If you’re looking for where to stay in Siem Reap that has a little charm and history, then you should look no further than the picturesque area of the French Quarter. Dating back to when Cambodia was a French Protectorate, there are many heritage buildings in this area comprising a mix of French colonial style and classic Chinese shophouses. Here you’ll find narrow streets with numerous cafes, restaurants, and shops, making for a relaxing pace of life during your time away from the ancient temples. The area is laid out on a grid system meaning it simple to find your way around the streets and discover the many gems hidden around the Old Quarter. In the evening, as night falls, the streets light up with the glow of lanterns and people stroll around to find dinner at one of the many restaurants serving international cuisine.
The King of Cambodia himself actually stays in the French Quarter when he is in town, at the grand Royal Residence. Though not ‘officially’ used as a residence anymore, and not open to tourists, the architecture remains impressive and, with the only green space in the city, the Royal Gardens right opposite the residence this area is an ideal spot to take a breath of fresh air in the busy city center. The hotels around the district are small and family-run with a friendly, welcoming atmosphere; rooms are very reasonably priced and often clean but basic.

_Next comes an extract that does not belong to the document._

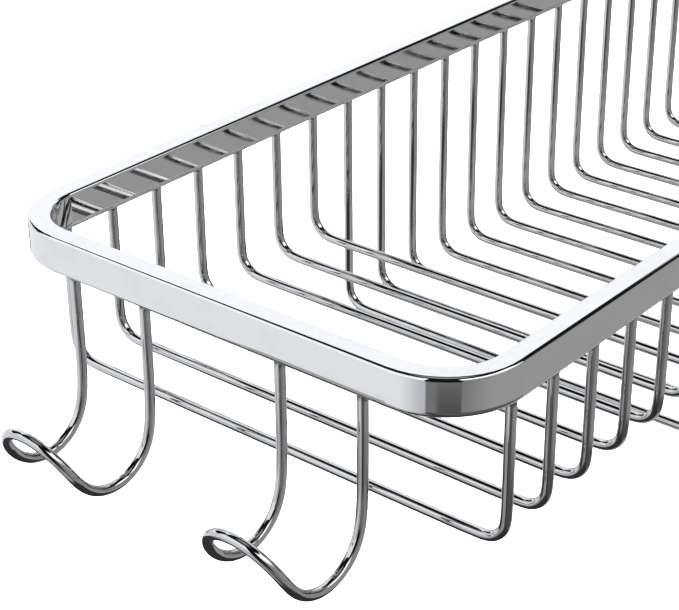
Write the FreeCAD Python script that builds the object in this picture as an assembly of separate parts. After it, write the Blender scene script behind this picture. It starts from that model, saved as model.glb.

South of the French Quarter and within easy walking distance is the lively Pub Street, a great area to party into the small hours, as well as meet up with other travelers from around the world. The Old Market or Psah Chas is located between Pub Street and the Siem Reap River, and offers a mixture of souvenirs and a variety of food stalls selling rices, dried fish, vegetables and fruits.
This area of Siem Reap is named after one of the oldest temples in the city, Wat Bo, which houses a variety of 19th century wall paintings and is an interesting place to visit and spend time understanding more about modern day Khmer culture. Located on the opposite bank of the river to the old French Quarter, the hotels here come cheaper than those on the other side, and you’ll be spoiled for choice as to which hotel to choose. There are even some more luxurious options here for those with a bit more money to spend, often overlooking the river and facing the centre of town, meaning you can stay in peaceful luxury and spend time unwinding after an exhausting day’s temple-hopping. Though further from the center than other districts, Wat Bo is still only a few minutes away from the hustle and bustle of the center of town.
The area boasts a number of international restaurants which serve up a selection of delicious dishes that cater to hungry foreign tourists that are staying in the district, from vegetarian food to Italian, and even Westerner-friendly takes on local dishes. If you find yourself needing a break from all of the temples Wat Bo also has a few art galleries which display work by local artists alongside workshops, local handicrafts and some small shops selling locally made souvenirs.
If you are in Cambodia to see Angkor Wat, which of course most people are, then you will more than likely travel along the Charles de Gaulle Boulevard. Running from the centre of Siem Reap, it is the main road to the great Angkor Wat itself, meaning everyone who is travelling to see Angkor will pass along the boulevard at some point. The best time to see Angkor Wat is at sunrise when the temples are illuminated by the golden sun and the hordes of visitors are at their lowest – so to be in with a chance of beating the crowds, staying close by at a hotel on Charles de Gaulle Boulevard is a great idea.
The location of a hotel on the boulevard that is so close to the temples comes at a price: most of the hotels along the road are large 5-star complexes which offer international guests who have come to see the great temples of Angkor in style and luxury. Not a place that you are going to find the backpacker crowd of Pub Street, the hotels often have their own restaurants and amenities to keep guests entertained during their stay, as well as transport to the site of Angkor itself.
A main highway that connects the northern section of the city and cutting across the local Phsar Leu market, National Highway 6 is a great choice of area to base yourself in Siem Reap if you are arriving in the city by plane. With the airport a quick and easy taxi ride away, the highway runs past in front of the Royal Residence before intersecting with Charles De Gaulle Boulevard which is the main road into Angkor, and then continuing on to cross the Siem Reap River.
The hotels on National Road 6 offer a slice of luxury in an up-and-coming area, which offers accommodation for people who want to relax in spa hotels and enjoy dining in hotel restaurants during their time in the city. The highway also has a good selection of accommodation from guesthouses to bed-and-breakfasts. With amenities like coffee shops and malls just a short walk away, the local area around National Road 6 also has some delicious restaurants and local eateries for you to try out in the evenings for dinner.
The area of Sok San Road is where you will find the lively backpacker area in Siem Reap: this is the place to go if you want to be close to the very lively Pub Street and the many massage parlours and jewelry sellers. There area is buzzing and fun and makes up the central tourist area of the city. As such, tuk tuks and taxis are always readily available and a whole range of eateries serve up a good standard of food to visitors from Asia and the rest of the world. This is a place where people come to meet and mingle over a glass of beer after a busy day’s sightseeing.
Because of the influx of backpackers to the area the accommodation is often to the lower end of the scale and dorm beds can be offered very cheaply, as well as clean and modernized family-run hotels. Some mid-range options with the luxury of a swimming pool are also located in the district, and are often extremely affordable. Even though a lot of the bars close by pump out loud music until late at night, there are quieter streets just behind, such as Steung Thmei Road, which offer a quiet night’s sleep in the city.